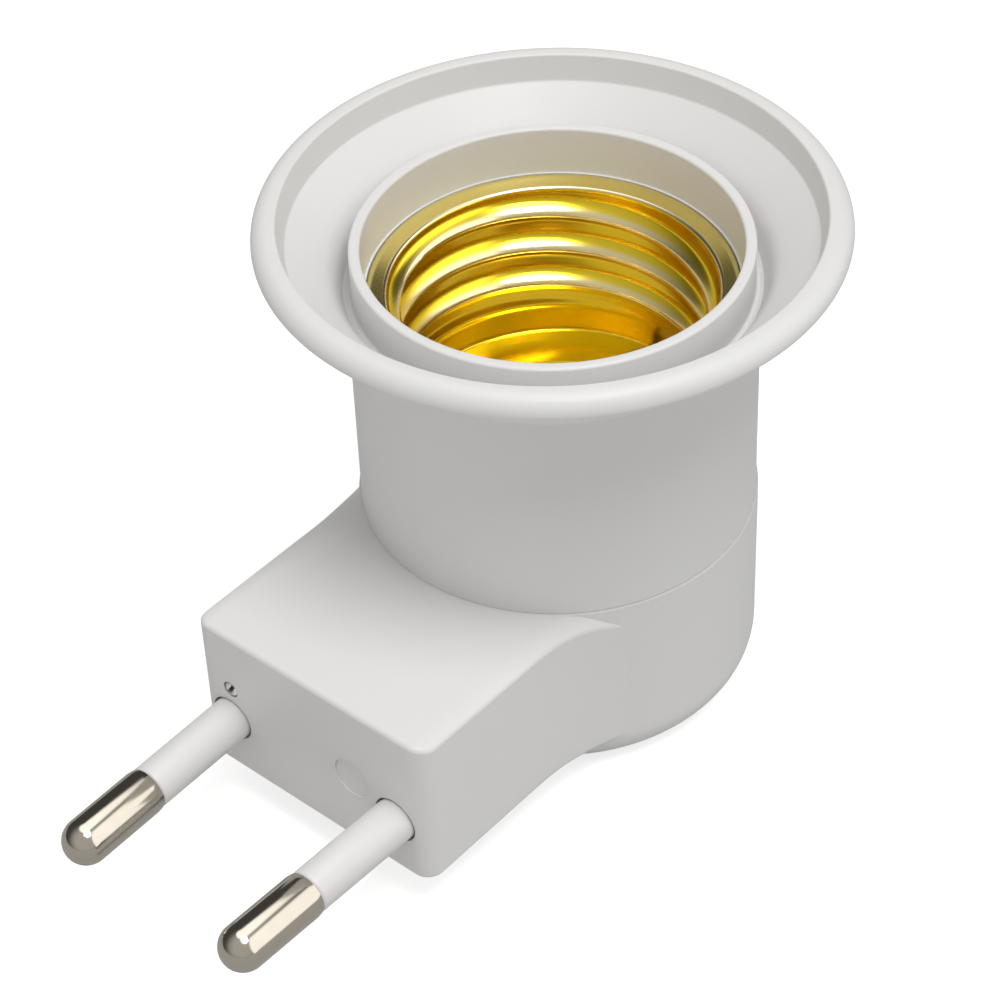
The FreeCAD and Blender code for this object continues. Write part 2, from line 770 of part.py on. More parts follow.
# Centre contact: a folded leaf riveted to the core's floor, and the button on its end
def build_center_contact():
    body = new_body("contact_leaf")
    low, sheet_top = core_floor, core_floor + size.leaf_sheet
    pad_underside = core_floor + size.leaf_rise
    pad_top = pad_underside + size.leaf_sheet
    steps = [
        (leaf_bend, low),
        (size.leaf_pad_half, pad_underside),
        (-size.leaf_pad_half, pad_underside),
        (-size.leaf_pad_half, pad_top),
        (size.leaf_pad_half + size.leaf_sheet / 2, pad_top),
        (leaf_bend + size.leaf_sheet / 2, sheet_top),
        (leaf_foot_end, sheet_top),
    ]
    sketch = outline(body, "leaf_fold", "YZ_Plane", (leaf_foot_end, low), steps)
    pad(body, sketch, size.leaf_width, middle=True)
    doc.recompute()
    hole = disc_outline(body, "leaf_hole", rivet_hole_radius, 0, contact_rivet_distance, low)
    pocket(body, hole, size.leaf_sheet, up=True)
    keep(body, "contact_leaf")

    tip_bottom = pad_top + size.tip_gap
    flank = tip_bottom + size.tip_thickness - size.tip_crown
    radius, crown = size.tip_radius, size.tip_crown
    crown_radius = (radius * radius + crown * crown) / (2 * crown)
    crown_centre = flank + size.tip_crown - crown_radius
    steps = [
        (size.tip_radius, tip_bottom),
        (size.tip_radius, flank),
        (as_size(0), flank + size.tip_crown, as_size(0), crown_centre, 1),
    ]
    keep(turned("contact_tip", (as_size(0), tip_bottom), steps), "contact_tip")


# Rivets: a shank with a domed head above and a spread tail below
def build_rivet(label, along, top, bottom):
    head, radius, rise = size.rivet_head_radius, size.rivet_radius, size.rivet_head_height
    steps = [
        (head, bottom - rise / 2),
        (head, bottom),
        (radius, bottom),
        (radius, top),
        (head, top),
        (head, top + rise / 2),
        (head - rise / 2, top + rise),
        (as_size(0), top + rise),
        (as_size(0), bottom - rise),
    ]
    body = turned(label, (head - rise / 2, bottom - rise), steps)
    put(body, 0, along, 0)
    keep(body, label)


# Tags: strips under the core's floor with a leg that takes a wire
def build_tag(label, rivet_along, leg_along):
    """A strip from beyond its rivet to a leg that hangs down"""
    body = new_body(label)
    top, low = core_underside, core_underside - size.tag_sheet
    outer = rivet_along - size.tag_overhang
    inner_leg = leg_along - size.tag_sheet
    steps = [
        (outer, low),
        (inner_leg, low),
        (inner_leg, tag_foot),
        (leg_along, tag_foot),
        (leg_along, top),
    ]
    sketch = outline(body, label + "_fold", "YZ_Plane", (outer, top), steps)
    pad(body, sketch, size.tag_width, middle=True)
    doc.recompute()
    hole = disc_outline(body, label + "_hole", rivet_hole_radius, 0, rivet_along, low)
    pocket(body, hole, size.tag_sheet, up=True)
    keep(body, label)


def build_socket_metal():
    tag_low = core_underside - size.tag_sheet
    places = rivet_places()
    build_rivet("contact_rivet", places["contact"], core_floor + size.leaf_sheet, tag_low)
    build_rivet("shell_rivet_front", places["front"], shell_floor_top, tag_low)
    build_rivet("shell_rivet_rear", places["rear"], shell_floor_top, core_underside)
    build_tag("live_tag", places["contact"], live_tag_leg)
    build_tag("neutral_tag", places["front"], size.tag_sheet - neutral_tag_leg)


# Mains pins, each a turned pin in an insulating sleeve with a flange behind the plug face
def build_pin(label, side):
    root, tip = size.pin_sleeve_length, size.pin_length
    dome = tip - size.pin_radius
    cup_floor = size.solder_cup_depth - size.pin_tail
    steps = [
        (size.solder_cup_radius, cup_floor),
        (size.solder_cup_radius, -size.pin_tail),
        (size.pin_core_radius, -size.pin_tail),
        (size.pin_core_radius, root),
        (size.pin_sleeve_radius, root),
        (size.pin_radius, root + size.pin_shoulder_length),
        (size.pin_radius, dome),
        (as_size(0), tip, as_size(0), dome, 1),
    ]
    pin = turned("pin_" + label, (as_size(0), cup_floor), steps)
    on_pin_axis(pin, side)
    keep(pin, "pin_" + label)

    sleeve_bore = size.pin_core_radius + size.pin_core_clearance
    flange_front = -(size.housing_wall + size.pin_flange_gap)
    flange_back = flange_front - size.pin_flange_thickness
    steps = [
        (size.pin_sleeve_radius, -size.pin_sleeve_tail),
        (size.pin_sleeve_radius, flange_back),
        (size.pin_flange_radius, flange_back),
        (size.pin_flange_radius, flange_front),
        (size.pin_sleeve_radius, flange_front),
        (size.pin_sleeve_radius, root),
        (sleeve_bore, root),
    ]
    sleeve = turned("pin_sleeve_" + label, (sleeve_bore, -size.pin_sleeve_tail), steps)
    on_pin_axis(sleeve, side)
    keep(sleeve, "pin_sleeve_" + label)


# Screws: a pan head, a plain shank as wide as its thread, and a blunt point
def build_screw(label, head_radius, head_height, shank_radius, length, point, slots):
    steps = [
        (head_radius, as_size(0)),
        (shank_radius, as_size(0)),
        (shank_radius, length - point),
        (shank_radius / 2, length),
        (as_size(0), length),
        (as_size(0), -head_height),
        (head_radius - head_height / 3, -head_height),
    ]
    body = turned(label, (head_radius, -head_height * 2 / 3), steps)
    half, reach = size.slot_width / 2, head_radius * 2 / 3
    corners = [(reach, -half), (reach, half), (-reach, half)]
    depth = larger(head_height - size.slot_depth, head_height / 3)
    depth = head_height - depth
    for index in range(slots):
        if index:
            corners = [(half, -reach), (half, reach), (-half, reach)]
        start = (-reach, -half) if not index else (-half, -reach)
        sketch = outline(body, label + "_slot_" + str(index), "XY_Plane", start, corners, -head_height)
        pocket(body, sketch, depth, up=True)
    return keep(body, label)


def build_screws():
    head, rise = size.screw_head_radius, size.screw_head_height
    for place, (x, y) in cover_screw_places.items():
        screw = build_screw("cover_screw_" + place, head, rise, size.screw_radius,
                            size.cover_screw_length, size.screw_point, 2)
        put(screw, x, y, size.screw_seat_height)
    for label, side in (("left", -1), ("right", 1)):
        screw = build_screw("core_screw_" + label, head, rise, size.screw_radius,
                            size.core_screw_length, size.screw_point, 2)
        put(screw, side * core_screw_distance, 0, shelf_bottom)
    screw = build_screw("face_screw", size.face_screw_radius, size.face_screw_head,
                        size.face_screw_shank_radius, size.face_screw_length,
                        size.face_screw_shank_radius / 2, 1)
    across = FreeCAD.Rotation(FreeCAD.Vector(1, 0, 0), -90)
    screw.Placement = FreeCAD.Placement(FreeCAD.Vector(0, 0, 0), across)
    put(screw, face_screw_x, size.face_screw_head - size.arm_reach, face_screw_z)


# Share of a wire's first or last run, and of a run between two bends, that one bend may take
END_RUN_SHARE = 0.8
MIDDLE_RUN_SHARE = 0.45


# Wires from the pins to the tags, each a tube along straight runs joined by arcs
def wire_path(points):
    """Straight runs joined by tangent arcs as large as the runs leave room for"""
    edges = []
    start = points[0]
    last = len(points) - 2
    for index, (before, corner, after) in enumerate(zip(points, points[1:], points[2:])):
        back, ahead = before - corner, after - corner
        room = min(back.Length * (END_RUN_SHARE if index == 0 else MIDDLE_RUN_SHARE),
                   ahead.Length * (END_RUN_SHARE if index + 1 == last else MIDDLE_RUN_SHARE))
        turn = math.pi - back.getAngle(ahead)
        radius = room / math.tan(turn / 2)
        back.normalize()
        ahead.normalize()
        enter, leave = corner + back * room, corner + ahead * room
        inward = (back + ahead).normalize()
        middle = corner + inward * (radius / math.cos(turn / 2) - radius)
        edges.append(Part.LineSegment(start, enter).toShape())
        edges.append(Part.Arc(enter, middle, leave).toShape())
        start = leave
    edges.append(Part.LineSegment(start, points[-1]).toShape())
    return Part.Wire(edges)


def build_wire(label, points):
    circle = Part.Circle(points[0], points[1] - points[0], size.wire_radius.value)
    thing = doc.addObject("Part::Feature", label)
    thing.Shape = wire_path(points).makePipeShell([Part.Wire(circle.toShape())], True, False)
    thing.Placement = FreeCAD.Placement()
    keep(thing, label)


def beside_pin(side, depth):
    """A point on a pin's axis, this far inside the plug face"""
    middle = FreeCAD.Vector(side * size.pin_root_spacing.value / 2, -size.arm_reach.value,
                            size.parting_height.value)
    return middle + pin_side(side).multVec(FreeCAD.Vector(0, 0, -depth))


def build_wires():
    tail, end = size.pin_tail.value, (tag_foot + size.wire_rise).value
    run = size.wire_end_run.value
    leg = (live_tag_leg - size.tag_sheet).value
    build_wire("live_wire", [
        beside_pin(-1, tail),
        beside_pin(-1, tail + size.live_wire_run.value),
        FreeCAD.Vector(-size.live_wire_side.value, -size.live_wire_front.value,
                       (size.parting_height + size.live_wire_lift).value),
        FreeCAD.Vector(0, leg - run, end),
        FreeCAD.Vector(0, leg, end),
    ])
    leg = -neutral_tag_leg.value
    build_wire("neutral_wire", [
        beside_pin(1, tail),
        beside_pin(1, tail + size.neutral_wire_run.value),
        FreeCAD.Vector(0, leg - run, end),
        FreeCAD.Vector(0, leg, end),
    ])


def check_and_export():
    doc.recompute()
    for thing in doc.Objects:
        if "Invalid" in thing.State or "Error" in thing.State:
            raise ValueError(thing.Label + " did not build: " + str(thing.State))
        if hasattr(thing, "Shape") and not thing.Shape.isNull() and not thing.Shape.isValid():
            raise ValueError(thing.Label + " has a faulty shape")
    os.makedirs("parts", exist_ok=True)
    for thing in parts:
        if thing.Shape.isNull() or not thing.Shape.isValid():
            raise ValueError(thing.Label + " is not a valid solid")
        thing.Shape.exportStep("parts/" + thing.Label + ".step")
        print(thing.Label, len(thing.Shape.Solids), "solid", round(thing.Shape.Volume, 1), "mm3")


build_housing()
build_bell_sleeve()
build_socket_core()
build_screw_shell()
build_center_contact()
build_socket_metal()
build_pin("left", -1)
build_pin("right", 1)
build_screws()
build_wires()
check_and_export()
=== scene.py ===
import json
import math
import bmesh
import bpy
from mathutils import Matrix, Vector


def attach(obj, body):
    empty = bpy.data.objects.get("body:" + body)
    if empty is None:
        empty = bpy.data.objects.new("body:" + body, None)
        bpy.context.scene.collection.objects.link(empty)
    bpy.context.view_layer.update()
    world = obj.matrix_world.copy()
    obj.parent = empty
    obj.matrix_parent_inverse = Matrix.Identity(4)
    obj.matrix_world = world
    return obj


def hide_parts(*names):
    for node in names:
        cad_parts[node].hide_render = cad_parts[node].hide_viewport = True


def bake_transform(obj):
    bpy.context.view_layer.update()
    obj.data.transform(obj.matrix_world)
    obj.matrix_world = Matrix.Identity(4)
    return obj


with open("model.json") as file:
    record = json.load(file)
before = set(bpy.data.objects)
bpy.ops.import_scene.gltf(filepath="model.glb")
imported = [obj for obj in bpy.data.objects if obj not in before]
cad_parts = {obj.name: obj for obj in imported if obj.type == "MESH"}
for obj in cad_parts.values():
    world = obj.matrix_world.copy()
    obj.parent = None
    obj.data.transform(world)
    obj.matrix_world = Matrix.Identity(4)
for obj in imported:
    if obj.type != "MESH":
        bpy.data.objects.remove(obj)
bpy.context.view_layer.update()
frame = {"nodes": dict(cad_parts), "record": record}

# Lengths are millimetres here and become metres when a mesh is made
MM = 0.001
NODES = frame["nodes"]

# Bell, ring and sleeve: radii from the lamp axis, heights above the drum's underside
SLEEVE_R, RIM_R, LIP_IN_R = 16.65, 23.76, 21.7
LIP_TOP, LIP_UNDER, BELL_START = 46.8, 44.9, 39.0
STEP_R, STEP_HEIGHT = 21.2, 44.75
RING_TOP, RING_BORE_R, RING_OUT_R = 43.75, 15.27, 16.2
HOUSING_TOP, SHELF_TOP, CORE_BOTTOM = 18.7, 17.2, 19.4
WIRE_HOLE_R, SPIGOT_R, SEAT_R = 9.5, 14.85, 15.09
LIP_ROUND, UNDER_ROUND, LIP_EDGE_ROUND, STEP_ROUND, RING_ROUND = 1.4, 0.45, 0.2, 0.35, 0.25
SLEEVE_CHAMFER = 0.05

# The trough round the ring, from the funnel's foot to the ring's, as (radius, height)
TROUGH = [(18.2, 42.28), (17.7, 41.75), (17.3, 41.1), (17.0, 40.3), (16.8, 39.9), (16.5, 39.75),
          (16.3, 39.78), (RING_OUT_R, 39.9)]

# Gold screw shell and its thread
SHELL_FLANGE_TOP, SHELL_FLANGE_R = 39.4, 14.97
SHELL_FLOOR, FLOOR_HOLE_R, SHEET = 23.8, 9.0, 0.3
FLANGE_CHAMFER, FLANGE_FLAT, FLANGE_DROP = 0.06, 0.5, 0.1
MOUTH_ROUND, FLOOR_ROUND = 0.35, 0.3
THREAD_ROOT_R, THREAD_CREST_R, PITCH = 13.35, 12.25, 3.63
CREST_SHARPNESS = 2.4
TOP_CREST_ANGLE, TOP_CREST_HEIGHT = 132.65, 37.1
THREAD_START, START_FADE = SHELL_FLANGE_TOP - 0.6, 1.05
THREAD_END, END_FADE = 26.4, 1.6

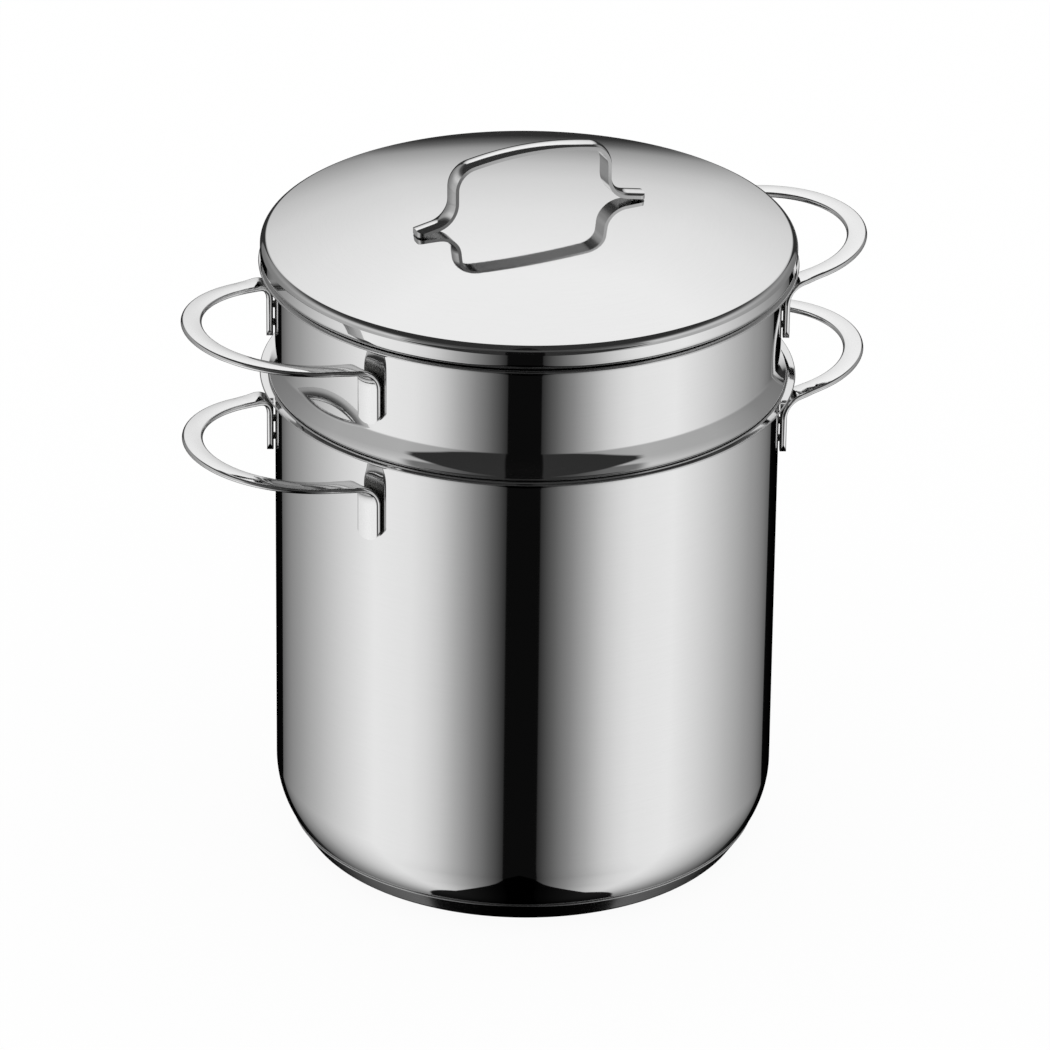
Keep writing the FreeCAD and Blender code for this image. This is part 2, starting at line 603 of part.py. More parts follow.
def loop_strap(height):
    """The loop on +X: most of half a ring in a rising plane, then at each end a short run that twists
    and widens as it bends down to face the wall."""
    turn = size("leg_turn")
    bend = size("leg_bend")
    radius = size("loop_radius")
    rise = size("loop_rise")
    width = size("strap_width")
    leg = turned(turn) * (size("pot_radius") + size("leg_gap") + size("strap_thickness") / 2
                          + size("strap_crown"))
    # The loop's plane crosses the axis at the pivot; a leg's middle line meets it in a corner.
    out = Vector(cosine(rise), 0, sine(rise))
    level = Vector(0, 1, 0)
    normal = out.cross(level)
    pivot = Vector(0, 0, height - leg.x * math.tan(math.radians(rise)))
    centre_reach = size("handle_reach") / cosine(rise) - width / 2 - radius
    centre = pivot + out * centre_reach
    corner_reach = leg.x / cosine(rise) - centre_reach
    corner_distance = math.hypot(corner_reach, leg.y)
    end_turn = math.degrees(math.atan2(leg.y, corner_reach) - math.acos(radius / corner_distance))
    dip = math.degrees(math.asin(sine(end_turn) * sine(rise)))
    corner_cut = bend * math.tan(math.radians(90 - dip) / 2)
    run = math.sqrt(corner_distance ** 2 - radius ** 2) - corner_cut
    path_length = run + bend * math.radians(90 - dip)

    def ring_side(degrees):
        return out * cosine(degrees) + level * sine(degrees)

    first_side = ring_side(-end_turn)
    first = Part.Face(strap_section(centre + first_side * radius, first_side, normal, width))
    pieces = [first.revolve(centre, normal, 2 * end_turn)]
    for side in (1, -1):
        loop_side = ring_side(side * end_turn)
        leg_side = turned(side * (turn + 90))
        ahead = level * (side * cosine(end_turn)) - out * sine(end_turn)
        flat_ahead = Vector(ahead.x, ahead.y, 0).normalize()
        loop_end = centre + loop_side * radius
        sections = []
        for station in range(SWEEP_STATIONS):
            share = station / (SWEEP_STATIONS - 1)
            travel = path_length * share
            angle = dip + math.degrees(max(0, travel - run) / bend)
            middle = (loop_end + ahead * min(travel, run) + flat_ahead * (bend * (sine(angle) - sine(dip)))
                      - UP * (bend * (cosine(dip) - cosine(angle))))
            tangent = flat_ahead * cosine(angle) - UP * sine(angle)
            progress = (1 - cosine(180 * share)) / 2
            across = loop_side * (1 - progress) + leg_side * progress
            across = (across - tangent * across.dot(tangent)).normalize()
            outward = across.cross(tangent) * side
            station_width = width + (size("leg_width") - width) * progress
            sections.append(strap_section(middle, across, outward, station_width))
        pieces.append(Part.makeLoft(sections, True, False))
        straight = size("leg_length") - corner_cut
        leg_top = Vector(leg.x, side * leg.y, height - corner_cut)
        blank = Part.Face(sections[-1]).extrude(UP * -straight)
        pieces.append(blank.common(leg_outline(leg_top, leg_side, turned(side * turn), straight)))
    return pieces[0].multiFuse(pieces[1:]).removeSplitter()


def loop_handle(name, height, side_turn):
    """One side handle: its strap, two weld nubs on each leg, cut to the curve of the wall they sit on."""
    wall_radius = size("pot_radius")
    strap = doc.addObject("Part::Feature", name + "_strap")
    strap.Shape = loop_strap(height)
    pieces = [strap]
    for leg_side in (1, -1):
        outward = turned(leg_side * size("leg_turn"))
        for nub_alias in ("lower_nub", "upper_nub"):
            nub = doc.addObject("Part::Cylinder", f"{name}_{nub_alias}")
            nub.setExpression("Radius", "sizes.nub_radius")
            nub.setExpression("Height", "2 * sizes.leg_gap + sizes.nub_sink")
            start = outward * (wall_radius - size("leg_gap"))
            rise = UP * (height - size("leg_length") + size(nub_alias))
            nub.Placement = Placement(start + rise, Rotation(UP, outward))
            pieces.append(nub)
    welded = doc.addObject("Part::MultiFuse", name + "_welded")
    welded.Shapes = pieces
    wall = doc.addObject("Part::Cylinder", name + "_wall")
    wall.setExpression("Radius", "sizes.pot_radius")
    wall.setExpression("Height", "sizes.pot_height + sizes.collar_rise")
    handle = doc.addObject("Part::Cut", name + "_cut")
    handle.Base = welded
    handle.Tool = wall
    handle.Placement = Placement(Vector(0, 0, 0), Rotation(UP, side_turn))
    set_piece(handle, name)


def check_and_write():
    """Writes each piece, once every object of the document has computed and every piece is one sound solid."""
    doc.recompute()
    for each in doc.Objects:
        if "Invalid" in each.State or "Error" in each.State:
            raise RuntimeError(f"{each.Name} did not compute: {each.State}")
    for piece in PIECES:
        if piece.Shape.isNull() or not piece.Shape.isValid() or len(piece.Shape.Solids) != 1:
            raise RuntimeError(f"{piece.Label} is not one valid solid")
    os.makedirs("parts", exist_ok=True)
    for piece in PIECES:
        piece.Shape.exportStep(f"parts/{piece.Label}.step")
        print(f"{piece.Label}: {piece.Shape.Volume:.0f} mm3, {len(piece.Shape.Faces)} faces")


pot_shell()
base_core(base_cap())
insert_shell()
lid_shell()
lid_handle()
for side_name, side_turn in (("right", 0), ("left", 180)):
    loop_handle(f"pot_handle_{side_name}", size("pot_height") - size("pot_handle_drop"), side_turn)
    loop_handle(f"insert_handle_{side_name}", collar_top - size("insert_handle_drop"), side_turn)
check_and_write()
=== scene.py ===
import math

import bmesh
import bpy
from mathutils import Matrix, Vector
from mathutils.kdtree import KDTree


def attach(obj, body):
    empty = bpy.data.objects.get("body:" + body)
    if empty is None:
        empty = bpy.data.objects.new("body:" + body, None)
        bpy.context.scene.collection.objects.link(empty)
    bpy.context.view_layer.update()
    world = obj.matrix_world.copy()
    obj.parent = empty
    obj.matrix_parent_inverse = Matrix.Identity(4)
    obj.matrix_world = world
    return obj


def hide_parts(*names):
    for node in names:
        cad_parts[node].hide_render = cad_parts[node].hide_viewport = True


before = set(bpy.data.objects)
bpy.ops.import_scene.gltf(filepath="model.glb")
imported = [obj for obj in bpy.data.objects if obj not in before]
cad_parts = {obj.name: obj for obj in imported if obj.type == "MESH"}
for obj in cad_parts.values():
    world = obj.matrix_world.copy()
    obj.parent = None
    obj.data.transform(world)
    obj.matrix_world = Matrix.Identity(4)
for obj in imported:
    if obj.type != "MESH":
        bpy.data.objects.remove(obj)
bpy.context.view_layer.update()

MM = 0.001

# The photograph's camera, in the part's own frame.
VIEW_AZIMUTH = -27.2
VIEW_ELEVATION = 26.33
VIEW_ROLL = 0.689
LENS_MM = 254.0
SENSOR_MM = 36.0
CLIP_END = 20
CAMERA_PLACE = Vector((-1103.25, -2146.15, 1313.4)) * MM

# The sheet pieces, in millimetres, as in the part's source.
GAUGE = 0.8
FLARE = 3.5
CLEARANCE = 0.1
POT_RADIUS = 90.8
POT_HEIGHT = 182.2
POT_LIP = 96.3
POT_CORNER = 33.5
BASE_BEND = 7.0
SEAM_HEIGHT = 8.66
BASE_HEIGHT = 5.54
CAP_GAUGE = 0.5
CAP_EDGE = 4.57
COLLAR_TOP = POT_HEIGHT + 43.4
COLLAR_LIP = POT_LIP + 0.3
BEAD_HOLLOW = 20.0
BEAD_NOSE = 1.3
BEAD_REACH = POT_RADIUS + 2.1
BEAD_RETURN = 1.5
BASKET_RADIUS = POT_RADIUS - GAUGE - 1.7
BASKET_FLOOR = 34.0
BASKET_CORNER = 12.0
HOLE_RADIUS = 3.5
HOLE_DEPTH = 6.0
WALL_HOLE_RISE = 24.0
WALL_HOLE_PITCH = 16.0
WALL_HOLES = 12
WALL_RINGS = 3
FLOOR_HOLE_PITCH = 22.0
FLOOR_HOLES = (6, 12, 18)
LID_RADIUS = COLLAR_LIP - 0.6
DOME_RADIUS = 480.0
LID_BEND = 3.0
SKIRT = 3.1
NECK_RADIUS = POT_RADIUS - GAUGE - 0.9
NECK_BEND = 1.5
NECK_DEPTH = 5.6
LEG_GAP = 0.6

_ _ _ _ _

Of the entries listed above, reproduce only the lines starting at the line containing "Keep writing the" and ending at the line containing "return out *". Include both, exactly as they stand.

Reply:
Keep writing the FreeCAD and Blender code for this image. This is part 2, starting at line 603 of part.py. More parts follow.
def loop_strap(height):
    """The loop on +X: most of half a ring in a rising plane, then at each end a short run that twists
    and widens as it bends down to face the wall."""
    turn = size("leg_turn")
    bend = size("leg_bend")
    radius = size("loop_radius")
    rise = size("loop_rise")
    width = size("strap_width")
    leg = turned(turn) * (size("pot_radius") + size("leg_gap") + size("strap_thickness") / 2
                          + size("strap_crown"))
    # The loop's plane crosses the axis at the pivot; a leg's middle line meets it in a corner.
    out = Vector(cosine(rise), 0, sine(rise))
    level = Vector(0, 1, 0)
    normal = out.cross(level)
    pivot = Vector(0, 0, height - leg.x * math.tan(math.radians(rise)))
    centre_reach = size("handle_reach") / cosine(rise) - width / 2 - radius
    centre = pivot + out * centre_reach
    corner_reach = leg.x / cosine(rise) - centre_reach
    corner_distance = math.hypot(corner_reach, leg.y)
    end_turn = math.degrees(math.atan2(leg.y, corner_reach) - math.acos(radius / corner_distance))
    dip = math.degrees(math.asin(sine(end_turn) * sine(rise)))
    corner_cut = bend * math.tan(math.radians(90 - dip) / 2)
    run = math.sqrt(corner_distance ** 2 - radius ** 2) - corner_cut
    path_length = run + bend * math.radians(90 - dip)

    def ring_side(degrees):
        return out * cosine(degrees) + level * sine(degrees)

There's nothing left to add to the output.